Christopher Dawson first conceived the idea of a history of culture when, on a visit to Rome in his undergraduate days, he sat on the steps of the Capitol overlooking the ruins of the Roman Forum. His interest in religion was perhaps innate, but was no doubt reinforced by an ancestry populated by a mixture of clergymen and soldiers, including his grandfather, the Vicar of Hay on the Welsh Borders and a Huguenot ancestor who was chaplain to George III.
Progress and Religion was the first book in which he crystallised one of the major themes of his work, namely that religion has a unique place in human culture and indeed can be seen as the key to history. From his wide-ranging study of world history he concluded that it is religion that gives each culture its vitality. “A society which has lost its religion becomes sooner or later a society which has lost its culture”, he wrote.
The Roots of European Culture
Based on this theory, Dawson was passionately concerned about the fate of European culture and saw the study of European history as essential to its revitalisation.
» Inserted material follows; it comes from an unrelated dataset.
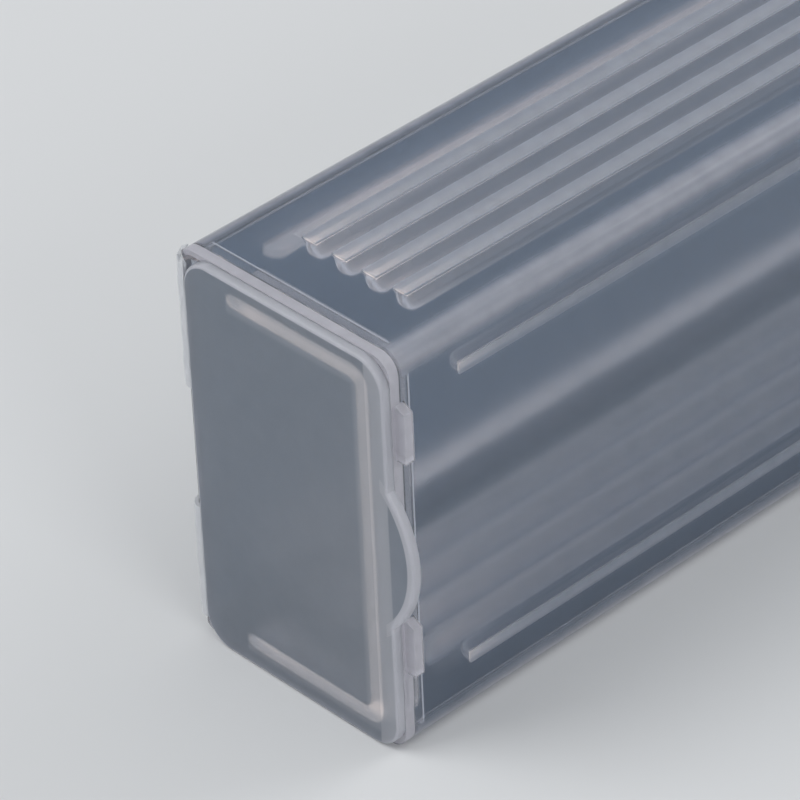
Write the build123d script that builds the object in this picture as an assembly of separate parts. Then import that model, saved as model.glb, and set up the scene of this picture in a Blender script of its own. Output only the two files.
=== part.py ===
from build123d import *
import os

# A five-place slide mailer, moulded in clear polypropylene: a flat tube that holds
# microscope slides on edge between thin divider fins, closed at the mouth by a lid
# on two film straps. Millimetres. It is drawn with Y along the tube from the mouth
# face, X across it towards the latch side, and Z up from the narrow wall that it
# lies on, and is then moved so that the middle of that wall is the origin.

# What the mailer holds
slide_length = 76.0
slide_width = 26.0
slide_count = 5
slot_pitch = 2.68
slide_edge_clearance = 0.9
slide_end_play = 1.0
side_stand_off = 1.65

# Tube
wall = 1.1
floor_wall = 1.3
corner_radius = 1.4
cavity_corner_radius = 0.5
floor_edge_radius = 0.9
cavity_draft = 0.15
outer_draft = 0.2

# Mouth: a shallow rebate for the plug with a sloped lead-in, and a cut-back hinge edge
rebate_depth = 1.9
rebate_step = 0.12
lead_in_depth = 1.25
lead_in_width = 0.45
hinge_chamfer_x = 0.4
hinge_chamfer_y = 0.9

# Divider fins on the narrow walls and stand-off ribs on the broad walls
fin_start = 6.1
fin_height = 1.9
fin_thickness = 0.5
fin_taper = 0.16
fin_root_spread = 0.36
fin_root_rise = 0.3
fin_nose_radius = 1.5
rib_height = 1.4
rib_thickness = 0.5
rib_taper = 0.12
rib_root_spread = 0.2
rib_root_rise = 0.16
rib_nose_radius = 1.1
rib_offset = 3.8

# Catch lugs beside the mouth
lug_length = 4.1
lug_depth = 0.8
lug_setback = 0.26
lug_reach = 0.78
lug_chamfer = 0.45
upper_lug_base = 22.6
lower_lug_base = 6.2
pad_length = 3.1
pad_reach = 0.14
pad_slope = 1.0

# Lid
lid_thickness = 0.65
lid_seat_gap = 0.05
lid_margin = 0.08
lid_corner_radius = 2.2
lid_edge_radius = 0.2
lid_hinge_inset = 1.15
tab_chord = 10.5
tab_reach = 2.05
tab_centre = 15.35

# Plug rim behind the lid
plug_depth = 2.5
plug_wall = 1.05
plug_side_clearance = 0.12
plug_latch_clearance = 0.5
plug_corner_radius = 1.3
plug_arm_start = 4.8
plug_tip_chamfer = 0.25

# Hinge straps
strap_length = 8.8
strap_spacing = 18.1
strap_thickness = 0.3
strap_bend_radius = 0.95
strap_setback = 0.1

# Sizes that follow from the ones above
cavity_width = slide_count * slot_pitch + 2 * side_stand_off
cavity_height = slide_width + 2 * slide_edge_clearance
cavity_depth = plug_depth + slide_length + slide_end_play
tube_width = cavity_width + 2 * wall
tube_height = cavity_height + 2 * wall
tube_length = cavity_depth + floor_wall
half_width = tube_width / 2
mid_height = tube_height / 2
lid_left = -half_width + lid_hinge_inset
lid_right = half_width


def section(y):
    """Plane across the tube at distance y behind the mouth, X across and Z up."""
    return Plane((0, y, 0), x_dir=(1, 0, 0), z_dir=(0, -1, 0))


def rounded_section(y, left, right, bottom, top, radius):
    """Rounded rectangle between the given sides, on the section plane at y."""
    centre = Pos((left + right) / 2, (bottom + top) / 2)
    return section(y) * centre * RectangleRounded(right - left, top - bottom, radius)


def run_along(profile, length):
    """Solid swept from a section profile towards the closed end."""
    return extrude(profile, amount=length, dir=(0, 1, 0))


def drafted_block(length, left, right, bottom, top, draft, bottom_draft, radius):
    """Block whose flat sides draw in by the draft over its length, with round corners."""
    plan = Polygon(
        (left, 0),
        (right, 0),
        (right - draft, length),
        (left + draft, length),
        align=None,
    )
    profile = Plane.YZ * Polygon(
        (0, bottom),
        (0, top),
        (length, top - draft),
        (length, bottom + bottom_draft),
        align=None,
    )
    block = extrude(plan, amount=top, dir=(0, 0, 1)) & extrude(profile, amount=right, both=True)
    long_edges = [edge for edge in block.edges() if edge.length > length / 2]
    return fillet(long_edges, radius)


def fin(height, thickness, taper, spread, rise, nose, length, embed):
    """Fin that stands on a wall: full-round crest, tapered sides, spread root, round nose.

    It lies along local Z from its nose, and stands up along local Y from the wall.
    """
    half_crest = thickness / 2
    crest_height = height - half_crest
    half_stem = half_crest + taper / 2
    half_root = half_stem + spread
    outline = Polygon(
        (-half_root, -embed),
        (half_root, -embed),
        (half_root, 0),
        (half_stem, rise),
        (half_crest, crest_height),
        (-half_crest, crest_height),
        (-half_stem, rise),
        (-half_root, 0),
        align=None,
    )
    body = extrude(outline + Pos(0, crest_height) * Circle(half_crest), amount=length, dir=(0, 0, 1))
    side_view = Plane.YZ * Polygon(
        (-embed, 0),
        (-embed, length),
        (height, length),
        (height, 0),
        align=None,
    )
    shadow = extrude(side_view, amount=half_root, both=True)
    nose_edge = shadow.edges().filter_by(Axis.X).sort_by(Axis.Z)[:2].sort_by(Axis.Y)[-1]
    return body & fillet(nose_edge, nose)


def on_wall(point, inward):
    """Frame on an inner wall: local Y points inward and local Z along the tube."""
    across = Vector(*inward).cross(Vector(0, 1, 0))
    return Plane(point, x_dir=across, z_dir=(0, 1, 0))


def cavity():
    """Space for the slides, with its drafted walls and the lead-in at the mouth."""
    half_cavity = cavity_width / 2
    top = tube_height - wall
    radius = cavity_corner_radius
    flare = lead_in_width
    step = rebate_step
    hollow = drafted_block(
        cavity_depth, -half_cavity, half_cavity, wall, top, cavity_draft, cavity_draft, radius
    )
    rebate = run_along(
        rounded_section(
            0, -half_cavity - step, half_cavity + step, wall - step, top + step, radius + step
        ),
        rebate_depth,
    )
    mouth = rounded_section(
        0, -half_cavity - flare, half_cavity + flare, wall - flare, top + flare, radius + flare
    )
    throat = rounded_section(
        lead_in_depth,
        -half_cavity - step,
        half_cavity + step,
        wall - step,
        top + step,
        radius + step,
    )
    return hollow + rebate + loft([mouth, throat], ruled=True)


def divider_fins():
    """Four fins on each narrow wall, which keep five slides apart."""
    length = cavity_depth - fin_start + floor_wall / 2
    shape = fin(
        fin_height,
        fin_thickness,
        fin_taper,
        fin_root_spread,
        fin_root_rise,
        fin_nose_radius,
        length,
        wall / 2,
    )
    fins = []
    for place in range(slide_count - 1):
        x = (place - (slide_count - 2) / 2) * slot_pitch
        fins.append(on_wall((x, fin_start, wall), (0, 0, 1)) * shape)
        fins.append(on_wall((x, fin_start, tube_height - wall), (0, 0, -1)) * shape)
    return fins


def stand_off_ribs():
    """Two ribs on each broad wall, which hold the outer slides off it."""
    length = cavity_depth - fin_start + floor_wall / 2
    shape = fin(
        rib_height,
        rib_thickness,
        rib_taper,
        rib_root_spread,
        rib_root_rise,
        rib_nose_radius,
        length,
        wall / 2,
    )
    ribs = []
    for z in (rib_offset, tube_height - rib_offset):
        for side in (-1, 1):
            foot = (side * cavity_width / 2, fin_start, z)
            ribs.append(on_wall(foot, (-side, 0, 0)) * shape)
    return ribs


def catch_lug(base):
    """Small block on the latch side of the mouth, with a sloped upper end."""
    outline = Polygon(
        (half_width - wall / 2, base),
        (half_width + lug_reach, base),
        (half_width + lug_reach, base + lug_length - lug_chamfer),
        (half_width, base + lug_length),
        (half_width - wall / 2, base + lug_length),
        align=None,
    )
    return run_along(section(lug_setback) * outline, lug_depth)


def guard_pad():
    """Low pad under the lower lug that runs out to the wall at its lower end."""
    top = lower_lug_base + lug_chamfer
    foot = lower_lug_base - pad_length
    outline = Polygon(
        (half_width - wall / 2, foot),
        (half_width, foot),
        (half_width + pad_reach, foot + pad_slope),
        (half_width + pad_reach, top),
        (half_width - wall / 2, top),
        align=None,
    )
    return run_along(section(lug_setback) * outline, lug_depth)


def hinge_side_chamfer():
    """Wedge cut off the front left edge of the mouth, where the straps turn."""
    wedge = Polygon(
        (-half_width - hinge_chamfer_x, 0),
        (-half_width - hinge_chamfer_x, hinge_chamfer_y),
        (-half_width, hinge_chamfer_y),
        (-half_width + hinge_chamfer_x, 0),
        align=None,
    )
    return extrude(wedge, amount=tube_height, dir=(0, 0, 1))


def make_tube():
    """Tube with its closed end, cavity, dividers and catch lugs."""
    shell = drafted_block(
        tube_length, -half_width, half_width, 0, tube_height, outer_draft, 0, corner_radius
    )
    shell = fillet(shell.faces().sort_by(Axis.Y)[-1].edges(), floor_edge_radius)
    body = shell - cavity() - hinge_side_chamfer()
    for piece in divider_fins() + stand_off_ribs():
        body += piece
    for base in (upper_lug_base, lower_lug_base):
        body += catch_lug(base)
    return body + guard_pad()


def lid_outline():
    """Lid plate outline with the thumb tab, a segment of a circle, on the latch side."""
    tab_radius = (tab_chord**2 / 4 + tab_reach**2) / (2 * tab_reach)
    plate = Pos((lid_left + lid_right) / 2, mid_height) * RectangleRounded(
        lid_right - lid_left, tube_height - 2 * lid_margin, lid_corner_radius
    )
    disc = Pos(lid_right + tab_reach - tab_radius, tab_centre) * Circle(tab_radius)
    beyond = Pos(lid_right + tab_reach / 2, tab_centre) * Rectangle(2 * tab_reach, tab_chord)
    return plate + (disc & beyond)


def plug_outline():
    """U-shaped rim that enters the mouth, open on the hinge side with round ends."""
    right = cavity_width / 2 - plug_latch_clearance
    reach_left = -half_width
    height = cavity_height - 2 * plug_side_clearance
    arm_end = -cavity_width / 2 + plug_arm_start - plug_wall / 2
    centre = Pos((right + reach_left) / 2, mid_height)
    outer = centre * RectangleRounded(right - reach_left, height, plug_corner_radius)
    inner = centre * RectangleRounded(
        right - reach_left - 2 * plug_wall, height - 2 * plug_wall, plug_corner_radius / 2
    )
    kept = Pos((arm_end + half_width) / 2, mid_height) * Rectangle(half_width - arm_end, tube_height)
    rim = (outer - inner) & kept
    for side in (-1, 1):
        tip = Pos(arm_end, mid_height + side * (height - plug_wall) / 2)
        rim += tip * Circle(plug_wall / 2)
    return rim


def make_lid():
    """Lid plate with its thumb tab and the plug rim behind it."""
    front = -lid_seat_gap - lid_thickness
    plate = run_along(section(front) * lid_outline(), lid_thickness)
    front_face = plate.faces().sort_by(Axis.Y)[0]
    plate = fillet(front_face.edges(), lid_edge_radius)
    rim = run_along(section(-lid_seat_gap) * plug_outline(), plug_depth + lid_seat_gap)
    rim = chamfer(rim.faces().sort_by(Axis.Y)[-1].edges(), plug_tip_chamfer)
    return plate + rim


def strap_outline():
    """Hinge film in plan: from the chamfered tube edge round to the lid's edge."""
    outside_x = -half_width
    front = -lid_seat_gap - lid_thickness + strap_setback
    centre_x = outside_x + strap_bend_radius
    centre_y = front + strap_bend_radius
    inner_radius = strap_bend_radius - strap_thickness
    with BuildSketch(Plane.XY) as film:
        with BuildLine():
            outside = Line((outside_x, hinge_chamfer_y), (outside_x, centre_y))
            bend = CenterArc((centre_x, centre_y), strap_bend_radius, 180, 90)
            top = Line(bend @ 1, (lid_left, front))
            end = Line(top @ 1, (lid_left, front + strap_thickness))
            under = Line(end @ 1, (centre_x, front + strap_thickness))
            inner = CenterArc((centre_x, centre_y), inner_radius, 270, -90)
            heel = Line(inner @ 1, (outside_x + strap_thickness, hinge_chamfer_y))
            Line(heel @ 1, outside @ 0)
        make_face()
    tube_corner = Polygon(
        (outside_x, hinge_chamfer_y),
        (outside_x + hinge_chamfer_x, 0),
        (0, 0),
        (0, 2 * hinge_chamfer_y),
        (outside_x, 2 * hinge_chamfer_y),
        align=None,
    )
    return film.sketch - tube_corner


def make_strap(side):
    """Film strap above (side 1) or below (side -1) the middle of the hinge edge."""
    base = mid_height + side * strap_spacing / 2 - strap_length / 2
    return Pos(0, 0, base) * extrude(strap_outline(), amount=strap_length, dir=(0, 0, 1))


def export_all():
    """Write each piece to its own STEP file."""
    os.makedirs("parts", exist_ok=True)
    pieces = {
        "tube": make_tube(),
        "lid": make_lid(),
        "upper_hinge_strap": make_strap(1),
        "lower_hinge_strap": make_strap(-1),
    }
    to_origin = Pos(0, -tube_length / 2, 0)
    for name, shape in pieces.items():
        placed = to_origin * shape
        placed.label = name
        export_step(placed, f"parts/{name}.step")


export_all()
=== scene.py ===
import logging
import math
from dataclasses import dataclass, field
from enum import Enum
from typing import ClassVar

import bmesh
import bpy
import numpy as np
from mathutils import Matrix, Vector


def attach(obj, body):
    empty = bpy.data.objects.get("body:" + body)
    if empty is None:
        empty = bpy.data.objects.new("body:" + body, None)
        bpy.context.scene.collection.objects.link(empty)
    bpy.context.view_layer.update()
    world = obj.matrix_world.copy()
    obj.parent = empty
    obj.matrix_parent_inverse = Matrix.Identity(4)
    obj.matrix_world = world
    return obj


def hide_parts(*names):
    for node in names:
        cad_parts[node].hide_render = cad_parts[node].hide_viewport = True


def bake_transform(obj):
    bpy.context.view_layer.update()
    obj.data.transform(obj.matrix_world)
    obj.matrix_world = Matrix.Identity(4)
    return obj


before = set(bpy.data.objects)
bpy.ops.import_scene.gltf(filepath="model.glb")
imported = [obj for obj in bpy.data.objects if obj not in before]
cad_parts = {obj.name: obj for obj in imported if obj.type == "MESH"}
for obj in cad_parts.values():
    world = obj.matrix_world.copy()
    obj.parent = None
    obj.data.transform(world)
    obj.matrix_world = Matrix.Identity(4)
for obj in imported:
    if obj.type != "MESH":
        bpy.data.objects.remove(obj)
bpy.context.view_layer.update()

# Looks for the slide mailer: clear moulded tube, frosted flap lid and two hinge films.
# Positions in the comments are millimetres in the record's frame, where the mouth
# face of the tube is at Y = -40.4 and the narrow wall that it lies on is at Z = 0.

MILLIMETRE = 0.001
MOUTH_Y = -40.4

logging.basicConfig(level=logging.INFO, format="%(name)s: %(message)s")
log = logging.getLogger("slide_mailer")

Colour = tuple[float, float, float]
Point = tuple[float, float, float]
Skin = tuple[float, float, float]
Socket = bpy.types.NodeSocket
Tree = bpy.types.NodeTree
Piece = bpy.types.Object


class Body(Enum):
    """Bodies of the record that a piece can ride on."""

    TUBE = "tube"
    LID = "lid"


class Slot(Enum):
    """Material slots of the record."""

    TUBE = "clear_polypropylene"
    LID = "frosted_polypropylene"
    FILM = "hinge_film"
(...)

He was an advocate of a “United States of Europe”, believing that the unique traditions and values of each nation needed to be strengthened within a common European culture. To this end he promoted the study of European culture from its beginnings, with a special emphasis on the study of Christian culture which, in his view, was responsible for many of the distinctive features of European culture, including the emphasis on individual liberty.
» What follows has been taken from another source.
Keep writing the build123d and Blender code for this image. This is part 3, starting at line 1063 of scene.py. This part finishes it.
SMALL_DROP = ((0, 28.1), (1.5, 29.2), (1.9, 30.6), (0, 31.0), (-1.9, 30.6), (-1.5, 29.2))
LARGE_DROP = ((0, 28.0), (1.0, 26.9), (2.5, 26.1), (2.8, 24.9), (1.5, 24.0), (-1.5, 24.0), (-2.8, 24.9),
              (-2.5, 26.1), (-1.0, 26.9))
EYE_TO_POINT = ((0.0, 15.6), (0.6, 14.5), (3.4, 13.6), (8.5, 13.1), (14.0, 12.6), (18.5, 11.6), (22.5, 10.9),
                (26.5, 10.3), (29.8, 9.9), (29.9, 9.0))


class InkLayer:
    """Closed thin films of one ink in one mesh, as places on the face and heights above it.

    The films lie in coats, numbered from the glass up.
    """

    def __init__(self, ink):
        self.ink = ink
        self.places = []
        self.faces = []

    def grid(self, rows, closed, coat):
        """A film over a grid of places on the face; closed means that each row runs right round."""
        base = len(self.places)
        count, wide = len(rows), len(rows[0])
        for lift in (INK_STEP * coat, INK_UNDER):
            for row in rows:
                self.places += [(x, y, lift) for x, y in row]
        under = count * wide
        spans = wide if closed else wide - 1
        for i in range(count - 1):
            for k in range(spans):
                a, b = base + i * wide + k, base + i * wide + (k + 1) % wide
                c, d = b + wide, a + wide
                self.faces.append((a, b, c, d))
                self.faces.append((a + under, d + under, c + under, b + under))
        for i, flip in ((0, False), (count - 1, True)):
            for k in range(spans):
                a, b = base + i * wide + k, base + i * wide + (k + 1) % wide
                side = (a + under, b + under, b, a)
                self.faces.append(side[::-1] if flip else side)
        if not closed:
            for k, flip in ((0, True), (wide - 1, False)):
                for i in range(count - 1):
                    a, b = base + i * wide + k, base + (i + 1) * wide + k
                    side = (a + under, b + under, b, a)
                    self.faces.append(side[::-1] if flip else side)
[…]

“Culture”, he wrote in The Formation of Christendom, “is a very fragile thing” which needs to be constantly nurtured. He also likened it to a plant which “must have its roots in the earth, and for sunlight it needs to be open to the spiritual.” Religion, for him, is not the relic of a primitive and superstitious past. On the contrary, “the religious instinct is part of the nature of man”. All these reasonings, supported by the findings of his immense research, convinced him that, in our times as well, it is necessary to restore a synthesis between religion and society.